Start by entering your monthly after-tax income in a single input cell. Create three sections below it for needs, wants, and savings, each with a target amount (income multiplied by 50%, 30%, or 20%) and fields to log actual spending per category. Use SUM formulas to total each section and compare actual to target automatically. Free templates are available in Microsoft Excel, Google Sheets, and financial management platforms including NerdWallet and Ally Bank.
Is the 50/30/20 rule realistic on a low income?
For lower income earners, especially in high-cost-of-living areas, essential expenses often exceed 50% of after-tax income due to housing and food costs. The 50/30/20 framework remains useful as a goal and planning tool but should be adapted to reflect actual constraints. Prioritizing savings of any amount — even 5% to 10% — is more valuable than achieving the exact 20% threshold. As income grows, proportionally increasing the savings allocation is a practical progressive approach.
Does the 20% savings in the 50/30/20 rule include debt repayment?

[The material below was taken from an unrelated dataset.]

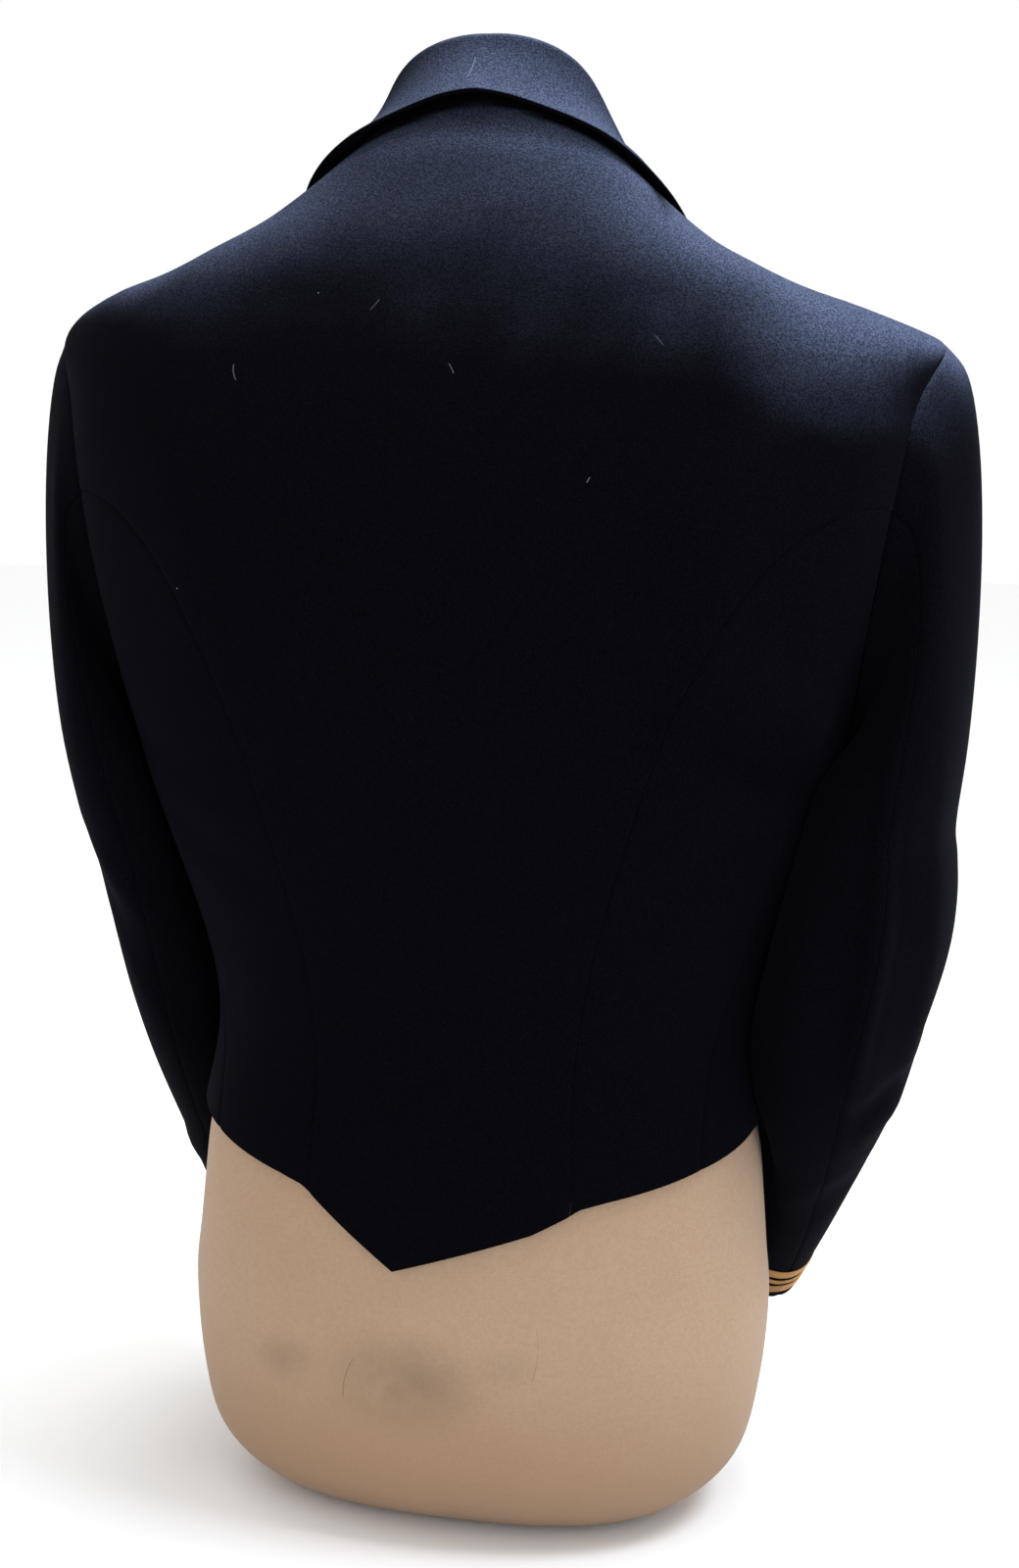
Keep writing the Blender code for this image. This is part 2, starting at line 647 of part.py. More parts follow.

Yes. The 20% bucket is for both savings and debt repayment above minimum payments. Minimum required debt payments are classified as needs because they are non-negotiable financial obligations. Accelerated payments, extra contributions toward loan principal, and all forms of savings and investing belong in the 20% bucket. Within this bucket, financial advisors generally recommend prioritizing high-interest debt elimination before building significant investment positions.
What are examples of needs and wants in the 50/30/20 budget?
Needs include rent or mortgage, utilities, basic groceries, health insurance, transportation for work, and minimum debt payments. Wants include dining out, streaming subscriptions, gym memberships, clothing beyond essentials, entertainment, travel, and hobbies. The line between needs and wants can be contextual — basic phone service is a need, but a premium unlimited plan is partially a want. When in doubt, estimate the cost of the basic version as a need and categorize the upgrade premium as a want.